- **Instructions for the task**: Repeat exactly the lines from the start through the line with "return RIBS * total * MM * MM", both ends included.

- **Material**:

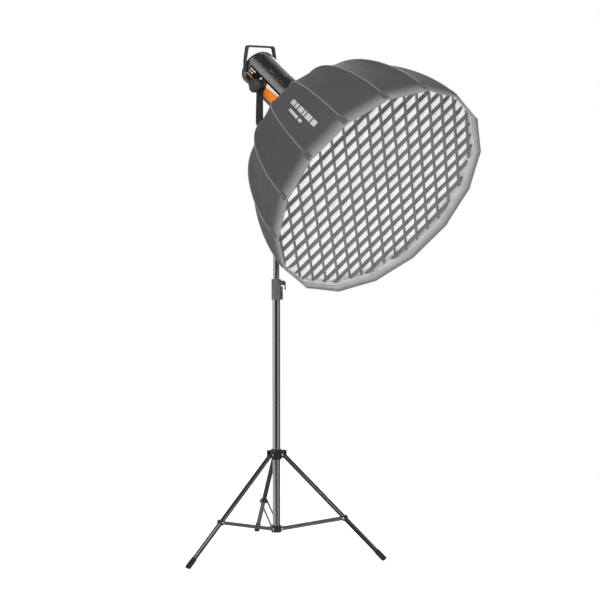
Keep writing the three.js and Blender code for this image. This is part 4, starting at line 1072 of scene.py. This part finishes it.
def profile_rows():
    rows = [(NECK_R, NECK_L), (NECK_R, NECK_L + 4)]
    sweeps = 64
    rows += [rib_point(NECK_SWEEP + (pi / 2 - NECK_SWEEP) * k / sweeps) for k in range(sweeps)]
    for along in (672, 674.5, 679, 686, 694, 702, 710, 716, 720, 722):
        rows.append((RIB_END_R + (LIP_R - RIB_END_R) * (along - RIB_END_L) / (LIP_L - RIB_END_L), along))
    return rows


PANEL_STEPS = 14


def gore_area(rows):
    """The flat area of the sixteen gores, in square metres."""
    total = 0
    for (r0, l0), (r1, l1) in zip(rows, rows[1:]):
        total += hypot(r1 - r0, l1 - l0) * (r0 + r1) * sin(RIB_STEP / 2)
    return RIBS * total * MM * MM


def softbox_shell():
    rows = profile_rows()
    run, total = [0.0], 0.0
    for (r0, l0), (r1, l1) in zip(rows, rows[1:]):
        total += hypot(r1 - r0, l1 - l0)
        run.append(total)
    build = Build()
    for i in range(RIBS):
        points = [[cloth_point(i, k / PANEL_STEPS, r, l) for k in range(PANEL_STEPS + 1)] for r, l in rows]

        def place(j, k):
            width = 2 * rows[j][0] * sin(RIB_STEP / 2)
            return ((k / PANEL_STEPS - 0.5) * width * MM + i * 0.2, run[j] * MM)

        build.grid(points, cloth=place)
    shell = softbox_piece(
        build, "softbox_shell_cloth", ["cloth", "lining"], replaces=["softbox_shell"], sharp=14
    )
    thickened(shell, 1.4, inner_look=1)
    width = RIBS * 2 * LIP_R * sin(RIB_STEP / 2) * MM
    return shell, (width, total * MM), gore_area(rows)


shell, shell_flat, shell_area = softbox_shell()


def swept(build, path, radius, closed=False):
    """A round cord along (point in metres, up) pairs."""
    sides = 10
    rings = []
    count = len(path)
    for n, (point, up) in enumerate(path):
        before = path[(n - 1) % count][0] if closed or n else point
        after = path[(n + 1) % count][0] if closed or n < count - 1 else point
        tangent = (after - before).normalized()
        side = tangent.cross(up).normalized()
        high = side.cross(tangent)
        ring = []
        for k in range(sides):
            a = TAU * k / sides
            ring.append(point + side * radius * MM * cos(a) + high * radius * MM * sin(a))
        rings.append(ring)
    spacing = (path[1][0] - path[0][0]).length
    girth = TAU * radius * MM / sides

    def place(j, k):
        return (k * girth, j * spacing)

    if closed:
        build.grid([*rings, rings[0]], wrap=True, cloth=place)
    else:
        build.tube(rings, cloth=place)


def rib_path(i, start, end, steps, lift):
    a = rib_angle(i)
    path = []
    for k in range(steps + 1):
        sweep = start + (end - start) * k / steps
        r, along = rib_point(sweep)
        nr, nl = rib_normal(along)
        up = Vector((cos(a) * nr, sin(a) * nr, nl))
        path.append((Vector((cos(a) * r, sin(a) * r, along)) * MM + up * lift * MM, up))
    return path


def piping():
    build = Build()
    for i in range(RIBS):
        swept(build, rib_path(i, NECK_SWEEP + 0.02, pi / 2 - 0.01, 60, 0.7), 2.1)
    return softbox_piece(build, "softbox_piping", "piping")


def polygon_path(radius, along, per_side, nub=0.0):
    """A closed path round the sixteen-sided softbox, with rounded corners."""
    path = []
    for i in range(RIBS):
        for k in range(per_side):
            v = k / per_side
            x, y = on_chord(i, v, radius)
            out = Vector((x, y, 0)).normalized()
            bulge = nub * exp(-((min(v, 1 - v) * per_side) ** 2) / 1.5)
            path.append(((Vector((x, y, along)) + out * bulge) * MM, out))
    return path


def lip_hem():
    """The bound front edge of the lip."""
    build = Build()
    swept(build, polygon_path(LIP_R - 0.7, LIP_L - 0.6, 14, 0.8), 1.5, closed=True)
    return softbox_piece(build, "lip_binding", "hem")


def neck_band():
    build = Build()
    swept(build, polygon_path(NECK_R - 0.5, NECK_L + 0.5, 8), 2.2, closed=True)
    swept(build, polygon_path(NECK_R - 0.2, NECK_L + 9, 8), 1.3, closed=True)
    return softbox_piece(build, "neck_binding", "piping")


POCKET_BACK, POCKET_FRONT, POCKET_HALF = 667.0, 712.0, 11.0


def pockets():
    """A raised cloth pocket over the end of each rib."""
    build = Build()
    across_steps, along_steps = 12, 12
    for i in range(RIBS):
        rows = []
        for j in range(along_steps + 1):
            t = j / along_steps
            along = POCKET_BACK + (POCKET_FRONT - POCKET_BACK) * t
            r = RIB_END_R + max(0, (LIP_R - RIB_END_R) * (along - RIB_END_L) / (LIP_L - RIB_END_L))
            chord = 2 * r * sin(RIB_STEP / 2)
            row = []
            for k in range(across_steps + 1):
                s = (2 * k / across_steps - 1) * POCKET_HALF
                rim = min(1.0, (1 - abs(s) / POCKET_HALF) * 5, t * 9, (1 - t) * 7)
                crown = cos(s / POCKET_HALF * pi / 2) ** 0.7 if abs(s) < POCKET_HALF else 0
                lift = 0.5 + 1.0 * rim + 2.6 * crown * min(1.0, t * 4, (1 - t) * 4)
                panel, v = (i, s / chord) if s >= 0 else (i - 1, 1 + s / chord)
                row.append(cloth_point(panel, v, r, along, lift, creased=False))
            rows.append(row)

        def place(j, k):
            length = POCKET_FRONT - POCKET_BACK
            return (k * 2 * POCKET_HALF / across_steps * MM, j * length / along_steps * MM)

        build.grid(rows, cloth=place)
    return thickened(softbox_piece(build, "rib_pockets", "pocket", sharp=60), 0.9)


def rib_nubs():
    """The rounded tip of each pocket at the lip's corner."""
    build = Build()
    for i in range(RIBS):
        a = rib_angle(i)
        centre = Vector((cos(a) * (LIP_R - 1), sin(a) * (LIP_R - 1), LIP_L - 5))
        rings = 7
        rows = []
        for j in range(rings + 1):
            lat = pi * (j / rings - 0.5)
            row = []
            for k in range(16):
                turn = TAU * k / 16
                x, y = 3.6 * cos(lat) * cos(turn), 3.6 * cos(lat) * sin(turn)
                row.append((centre + Vector((x, y, 6.0 * sin(lat)))) * MM)
            rows.append(row)
        build.grid(rows, wrap=True, cloth=lambda j, k: (k * 0.002, j * 0.002))
    return softbox_piece(build, "rib_tips", "hem")


PRINT_PANEL = 6
# Plain blocks printed on one panel: from and to across the panel as shares, from and to along it in degrees.
PRINT_BLOCKS = [
    (0.39, 0.52, 57, 61.5), (0.39, 0.52, 62.4, 65), (0.39, 0.52, 65.9, 70.4), (0.39, 0.52, 71.3, 73.3),
    (0.39, 0.52, 74.2, 79), (0.39, 0.52, 79.9, 83.5), (0.60, 0.67, 61, 71), (0.60, 0.67, 72.2, 75.4),
]


def printed_blocks():
    """A generic mark of plain white blocks."""
    build = Build()
    for left, right, start, end in PRINT_BLOCKS:
        rows = []
        for j in range(7):
            r, along = rib_point(radians(start + (end - start) * j / 6))
            shares = [left + (right - left) * k / 6 for k in range(7)]
            rows.append([cloth_point(PRINT_PANEL, share, r, along, 0.3) for share in shares])
        build.grid(rows, cloth=lambda j, k: (k * 0.003, j * 0.004))
    return thickened(softbox_piece(build, "shell_print", "print"), 0.2)


piping()
lip_hem()
neck_band()
pockets()
rib_nubs()
printed_blocks()


def round_cloth(name, node, radius, along, bulge):
    """A sixteen-sided diffuser stretched between the ribs, with small folds running in from its edge."""
    rings, columns = 36, RIBS * 12
    rows = []
    for j in range(rings + 1):
        share = j / rings
        row = []
        for k in range(columns):
            i, v = divmod(k, 12)
            v /= 12
            x, y = on_chord(i, v, radius)
            scallop = 1 - 0.012 * 4 * v * (1 - v) * share
            angle = atan2(y, x)
            folds = noise.noise(Vector((cos(angle) * 9, sin(angle) * 9, share * 2.2)))
            pleat = folds * 1.9 * share ** 2
            lift = bulge * (1 - share * share) + pleat * min(1.0, (1 - share) * 6 + 0.25)
            row.append(Vector((x * share * scallop, y * share * scallop, along + lift)) * MM)
        rows.append(row)
    build = Build()

    def place(j, k):
        a = TAU * k / columns
        return (radius * MM * j / rings * cos(a), radius * MM * j / rings * sin(a))

    build.grid(rows, wrap=True, cloth=place)
    cloth = build.piece(name, "diffuser", "softbox", "diffuser_fabric", HEAD, [node], sharp=60)
    thickened(cloth, 0.5)


round_cloth("front_diffuser_cloth", "front_diffuser", 442, 660, 3.5)
round_cloth("inner_diffuser_cloth", "inner_diffuser", 366, 429, 5)

GRID_BACK, GRID_FRONT, GRID_REACH = 672.0, 690.0, 441.0
# Two families of strips: direction in degrees, pitch in mm, count, look. The two looks are shaded and lit
# copies of one cloth, painted shade and painted light.
GRID_FAMILIES = [(-56.1, 52, 17, 0), (59.4, 54, 16, 1)]
STRIP_THICK = 2.0


def grid_reach(direction, offset):
    """How far a strip runs each way before it meets the sixteen-sided lip, in mm."""
    ahead = Vector((cos(direction), sin(direction)))
    aside = Vector((-ahead.y, ahead.x)) * offset
    ends = []
    for sign in (1, -1):
        low, high = 0.0, 2 * GRID_REACH
        for _ in range(24):
            mid = (low + high) / 2
            p = aside + ahead * sign * mid
            angle = (atan2(p.y, p.x) - RIB_PHASE) % RIB_STEP - RIB_STEP / 2
            edge = GRID_REACH * cos(RIB_STEP / 2) / cos(angle)
            low, high = (mid, high) if p.length < edge else (low, mid)
        ends.append(sign * low)
    return ends[1], ends[0]


def fabric_grid():
    build = Build()
    for direction, pitch, count, kind in GRID_FAMILIES:
        angle = radians(direction)
        ahead = Vector((cos(angle), sin(angle), 0))
        aside = Vector((-sin(angle), cos(angle), 0))
        for n in range(count):
            offset = (n - (count - 1) / 2) * pitch
            start, end = grid_reach(angle, offset)
            steps = max(6, int((end - start) / 18))
            rings = []
            for k in range(steps + 1):
                t = start + (end - start) * k / steps
                from_end = min(t - start, end - t)
                sway = 1.3 * noise.noise(Vector((t * 0.012, offset * 0.31, kind * 5.0)))
                droop = 1.2 * noise.noise(Vector((t * 0.008, offset * 0.17, 20 + kind * 5.0)))
                lean = 0.9 * noise.noise(Vector((t * 0.01, offset * 0.23, 40 + kind * 5.0)))
                taper = max(0.0, 1 - from_end / 26)
                spine = ahead * t + aside * (offset + sway * min(1, from_end / 30))
                back = GRID_BACK + droop * 0.5 + 0.5
                front = GRID_FRONT + droop * 0.5 - 9 * taper * taper
                half = aside * (STRIP_THICK / 2)
                tip = aside * lean
                rings.append([
                    (spine - half + Vector((0, 0, back))) * MM, (spine + half + Vector((0, 0, back))) * MM,
                    (spine + half + tip + Vector((0, 0, front))) * MM,
                    (spine - half + tip + Vector((0, 0, front))) * MM,
                ])
            spacing = (end - start) / steps * MM

            def place(j, c):
                return (j * spacing, c * 0.018)

            build.tube(rings, kind, cloth=place)
    strips = build.piece("grid_strips", ["strip_painted_dim", "strip_painted_lit"], "softbox", "grid_fabric", HEAD,
                         ["honeycomb_grid"], sharp=40)
    band = Build()
    rows = []
    section = [(GRID_BACK - 1, 443.5), (GRID_FRONT + 2, 444.2), (GRID_FRONT + 2.6, 443.4),
               (GRID_FRONT + 2, 442.6), (GRID_BACK - 1, 442)]
    for along, r in section:
        rows.append([p for p, _ in polygon_path(r, along, 12)])
    band.grid([*rows, rows[0]], wrap=True, cloth=lambda j, k: (k * 0.0146, j * 0.008))
    border = band.piece("grid_border", "lining", "softbox", "grid_fabric", HEAD)


fabric_grid()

- **Answer to this exercise**:
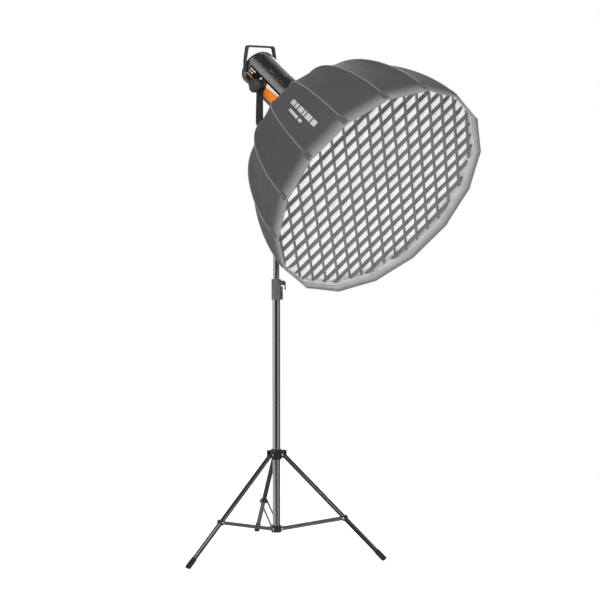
Keep writing the three.js and Blender code for this image. This is part 4, starting at line 1072 of scene.py. This part finishes it.
def profile_rows():
    rows = [(NECK_R, NECK_L), (NECK_R, NECK_L + 4)]
    sweeps = 64
    rows += [rib_point(NECK_SWEEP + (pi / 2 - NECK_SWEEP) * k / sweeps) for k in range(sweeps)]
    for along in (672, 674.5, 679, 686, 694, 702, 710, 716, 720, 722):
        rows.append((RIB_END_R + (LIP_R - RIB_END_R) * (along - RIB_END_L) / (LIP_L - RIB_END_L), along))
    return rows


PANEL_STEPS = 14


def gore_area(rows):
    """The flat area of the sixteen gores, in square metres."""
    total = 0
    for (r0, l0), (r1, l1) in zip(rows, rows[1:]):
        total += hypot(r1 - r0, l1 - l0) * (r0 + r1) * sin(RIB_STEP / 2)
    return RIBS * total * MM * MM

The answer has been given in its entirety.